How Many Employees Are There?

If you are self-employed and starting your business alongside an existing job until it is profitable, a loan may not be required. However, if you are employing other workers who need to be paid regardless of whether you are turning a profit yet, a loan may be a good idea.

What Is Your Cashflow Forecast?

Setting a cashflow forecast enables you to make predictions of your profits over certain time frames as accurately as possible. Before submitting an application for a loan, make sure that your cashflow forecast predicts that you’ll be able to pay it off when required.

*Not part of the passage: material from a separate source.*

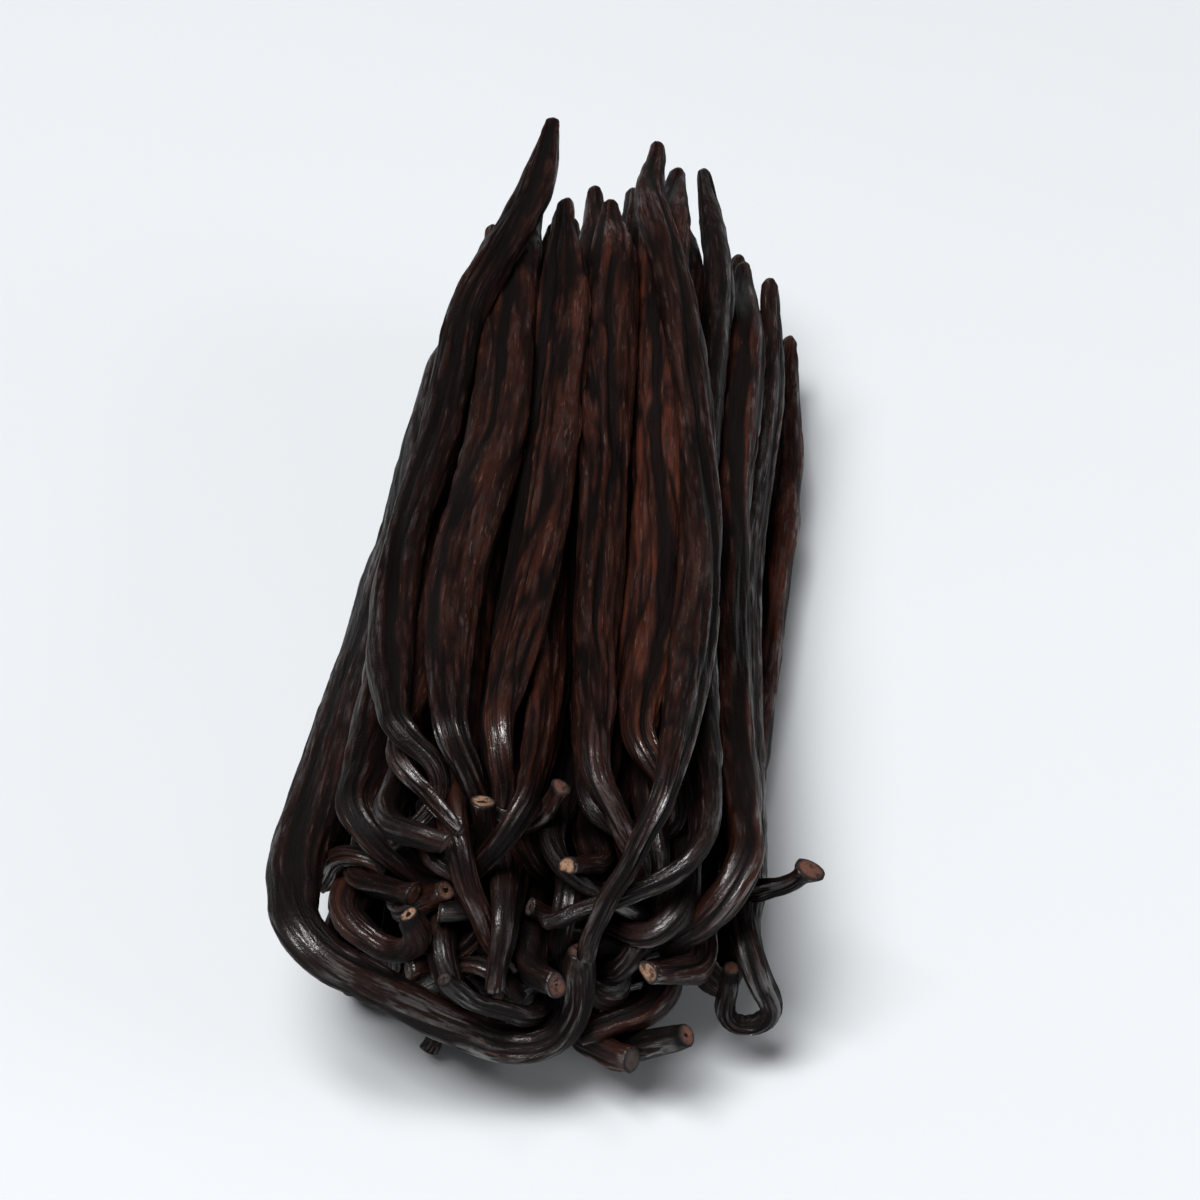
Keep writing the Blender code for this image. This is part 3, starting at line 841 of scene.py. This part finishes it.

What Could Potentially Go Wrong?

In business, as in all aspects of life, it is important to have contingency plans in case of disaster. It’s a cliché, but the phrase “hope for the best, prepare for the worst” is worth following. Identify anything that could potentially go wrong that would jeopardize your business plan and cashflow forecast, and make sure that you have back-up plans (or even extra funds) in place just in case.

Do You Have Other Funding Options?

It might be the case that you’ve other potential sources of funding. For example, some governments sometimes provide business grants aimed at stimulating the economy—unlike a loan, you do not have to pay these back. You may also consider taking out loans from friends or family members, who may have lower or no rates of interest.

It’s vitally important to remember that no investment is completely risk-free, and funding from any source can be lost if your business does not succeed. However, if you truly believe in your business idea and are willing to take the risk, starting your own business can be a great choice.